We’re also going to see a whole range of people who will be more into caring elements – that beauty is not just cosmetic, but also caring. This means not only putting on a color, but also feeding your skin, taking supplements and so on, to be healthy and to appreciate that kind of ritual. I think that’s going to be the future; beauty will not just come only from a box or from a stick, it’s also going to be about taking care of yourself and being healthy.
I was at home in Belgium, and I got out all my old magazines. For a week I was going through all of them. I started cutting some pages out and made piles with different themes: a pile of red, a pile of blue, a pile of green, and then there’s furniture, eyes and lips, cars, toys, whatever. I started to make collages again, and I really loved it.
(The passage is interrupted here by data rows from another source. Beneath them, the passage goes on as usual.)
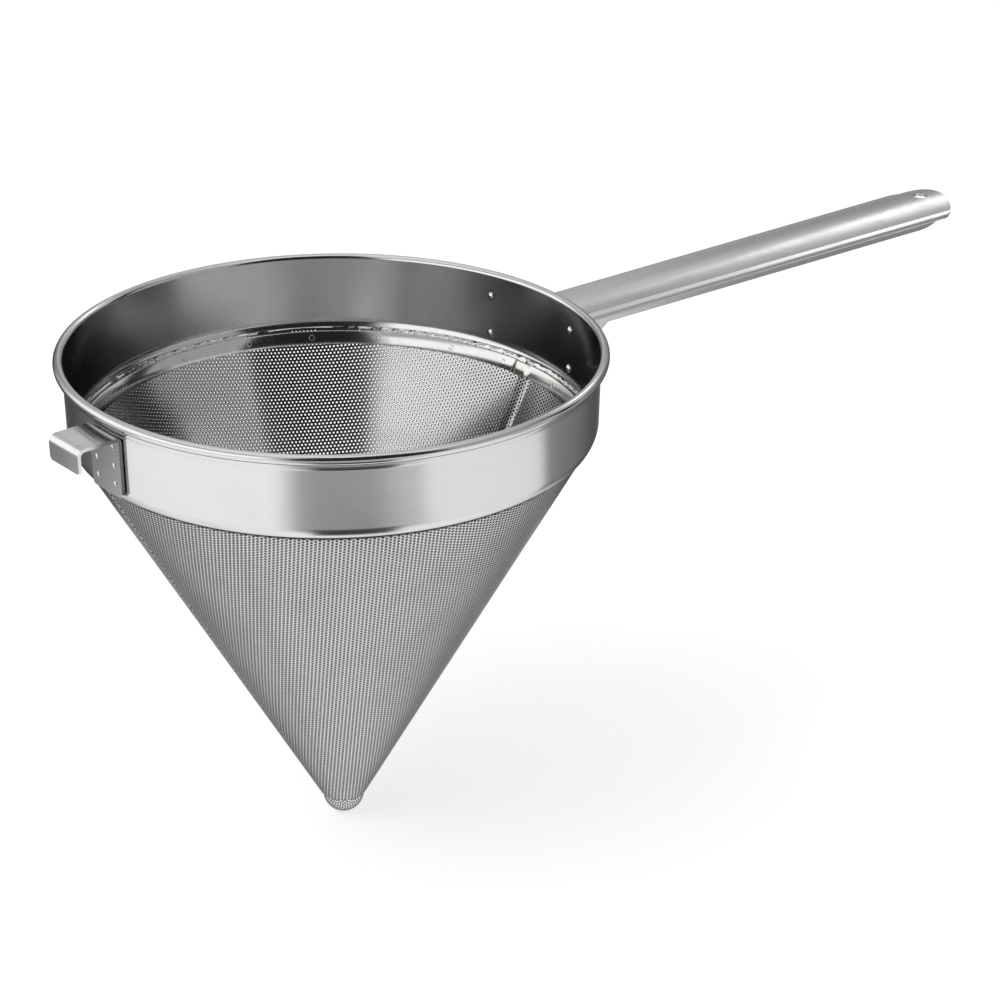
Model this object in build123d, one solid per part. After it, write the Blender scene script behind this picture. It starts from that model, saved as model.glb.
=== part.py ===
from build123d import *
import math
import os

os.makedirs("parts", exist_ok=True)

# Frame: +X runs along the handle, +Z up, the cone's axis is Z, and z is 0 at the underside of the band's hem.

# Band: the collar with its rolled and hemmed top edge
inner_diameter = 240.0
band_sheet = 0.8
wire_diameter = 2.8
wire_clearance = 0.1
hem_height = 2.9
wall_drop = 26.0
shoulder_radius = 9.0
flange_width = 1.0
cone_half_angle = 27.8

# Perforated sheet: a plain grid of windows stands for its holes, with the same open area
cone_sheet = 0.8
nest_gap = 0.1
cone_lap = 0.6
tip_diameter = 22.6
seam_width = 5.0
window_margin = 3.0
window_columns = 12
window_rows = 8
window_share = 0.49

# Ring over the top edge of the perforated sheet
ring_sheet = 0.8
ring_inset = 1.3
ring_height = 6.1

# Cap in the point of the cone
cap_sheet = 0.8
collar_height = 5.0
cap_skirt = 1.2

# Rivets
shank_diameter = 3.0
shank_clearance = 0.05
head_diameter = 4.8
head_height = 1.7
tail_height = 1.0
head_gap = 0.05

# Handle
handle_sheet = 1.5
handle_length = 303.2
handle_root_width = 39.2
handle_end_width = 46.0
crown_radius = 41.0
lip_width = 4.0
lip_drop = 0.9
edge_height = 4.2
edge_bend = 0.5
root_depth = 3.2
handle_rise = 0.77
hole_diameter = 8.5
hole_to_tip = 14.6
taper_length = 15.5
taper_radius = 28.0

# Ears: the handle's root, bent out against the band
ear_gap = 0.1
ear_inset = 0.2
ear_bend = 8.0
ear_flat = 11.3
ear_top = 0.8
ear_overhang = 3.4
ear_web = 24.0
ear_web_top = 9.0
ear_round = 4.0
rivet_from_end = 8.1
rivet_from_top = 4.1
rivet_above_bend = 1.5

# Hook
hook_sheet = 1.5
hook_width = 22.0
hook_length = 21.0
hook_top = 0.6
hook_lip = 11.0
hook_overhang = 2.6
root_bend = 1.0
tip_bend = 2.2
hook_round = 1.8
hook_turn = 3.5
weld_across = 12.8
weld_top = 5.6
weld_foot = 5.8
weld_rows = 3
weld_diameter = 2.4
weld_depth = 0.3

# Spare length by which a cutting solid passes what it cuts
overrun = 5.0

# Sizes of the band that follow
inner_r = inner_diameter / 2
wall_r = inner_r + band_sheet
bore_r = wire_diameter / 2 + wire_clearance
bead_r = bore_r + band_sheet
bead_z = hem_height + bead_r
bead_x = inner_r + bead_r
slope = math.radians(cone_half_angle)
shoulder_x = wall_r - shoulder_radius
shoulder_end_x = shoulder_x + shoulder_radius * math.cos(slope)
shoulder_end_z = -wall_drop - shoulder_radius * math.sin(slope)
flange_end_x = shoulder_end_x - flange_width * math.sin(slope)
flange_end_z = shoulder_end_z - flange_width * math.cos(slope)


def cone_r(z, inset=0):
    """Radius at height z of the cone that lies inset inside the perforated sheet's outer face."""
    depth = band_sheet + nest_gap + inset
    return flange_end_x + (z - flange_end_z) * math.tan(slope) - depth / math.cos(slope)


def cone_band(top, bottom, inset, sheet):
    """Section of a conical sheet between two heights, inset from the perforated sheet's outer face."""
    corners = [
        (cone_r(top, inset), top),
        (cone_r(bottom, inset), bottom),
        (cone_r(bottom, inset + sheet), bottom),
        (cone_r(top, inset + sheet), top),
    ]
    return make_face(Polyline(*corners, close=True))


def turned(section):
    """Solid of revolution about Z of a section drawn with radius across and height up."""
    return revolve(Plane.XZ * section, Axis.Z)


def box_section(x_low, x_high, z_low, z_high):
    """Upright rectangle given by its sides."""
    centre = Pos((x_low + x_high) / 2, (z_low + z_high) / 2)
    return centre * Rectangle(x_high - x_low, z_high - z_low)


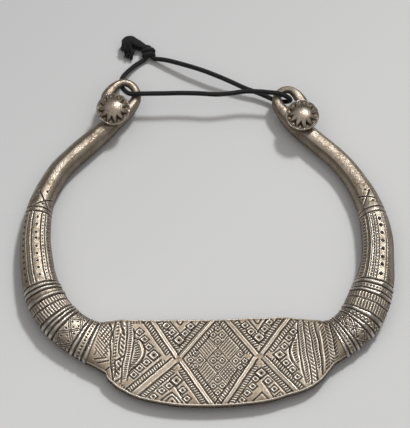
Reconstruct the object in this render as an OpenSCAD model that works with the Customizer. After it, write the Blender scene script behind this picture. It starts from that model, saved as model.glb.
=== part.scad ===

So that was one of the things I have learned during the pandemic, rediscovering old passions.
Among the most memorable projects I’ve done was when I made a Mickey Mouse mask, and it was shot by Irving Penn for the December 2005 issue of Vogue. One day I got a call from my agency, and they said, “Irving Penn wants to shoot with you, do you have any masks?” I had a Mickey Mouse mask and a few other things, so I sent all the masks to the stylist. She showed Mr. Penn the masks, and he picked Mickey Mouse. He said, “I love this one, I want to shoot it.”
It was a rainy day, really horrible with gray rain. And Mr. Penn shoots amazing daylight. Most of his best portraits are taken by daylight in the studio, but since it was as bad weather, we had to shoot with studio lights, which were set up in a separate part of his space. The model’s makeup was done, and we put on the mask, which had a little mouse tail in the back. She was beautiful in this YSL dress by Stefano Pilati. When she came out of the makeup room, it was like a movie! The sky just broke open: It had been rainy and gray and stormy, but suddenly it was clear and blue, like somebody swiped at the sky. It was almost biblical.
We thought, OK, we have to get Mr. Penn here to our makeup room so he can see the light. We put the model in the good light, and he said, “Oh, she looks amazing,” and he asked his assistant to set up the table to shoot in daylight instead. It was the most beautiful light; he placed the model, she started posing, and we kept shooting all afternoon. That was for me a highlight. I have this print at home. It’s a life-sized portrait of the girl, and it actually looks like she’s really in a frame. It’s such a strong image; it feels like she’s actually there.
Working on creating products is an amazing, ongoing project for me. Launching a lipstick line is always a big project, and it’s teamwork. There’s a whole army behind it. For example, when we’ve launched the Backstage line, which was a huge project, all new for Dior, it was almost like doing a line within a line. And relaunching Dior Forever foundation, 67 shades, new formulas, I was reinventing an already good product and making it even better, and it’s just been mind-blowing. People really love it, and we’re building on it now.
I’m really inspired by making products, creating products, shades or combinations that will help and be at the service of women. That’s what inspires me the most.
I think I’ve got a very positive nature, and I also enjoy doing little things, though that probably sounds very boring. Once you show people the real you, and you always stay a real you, they know what they’re getting. They know you were there for them and that whatever you say, if it’s positive or negative, it comes from a true place and it’s authentic and real and true.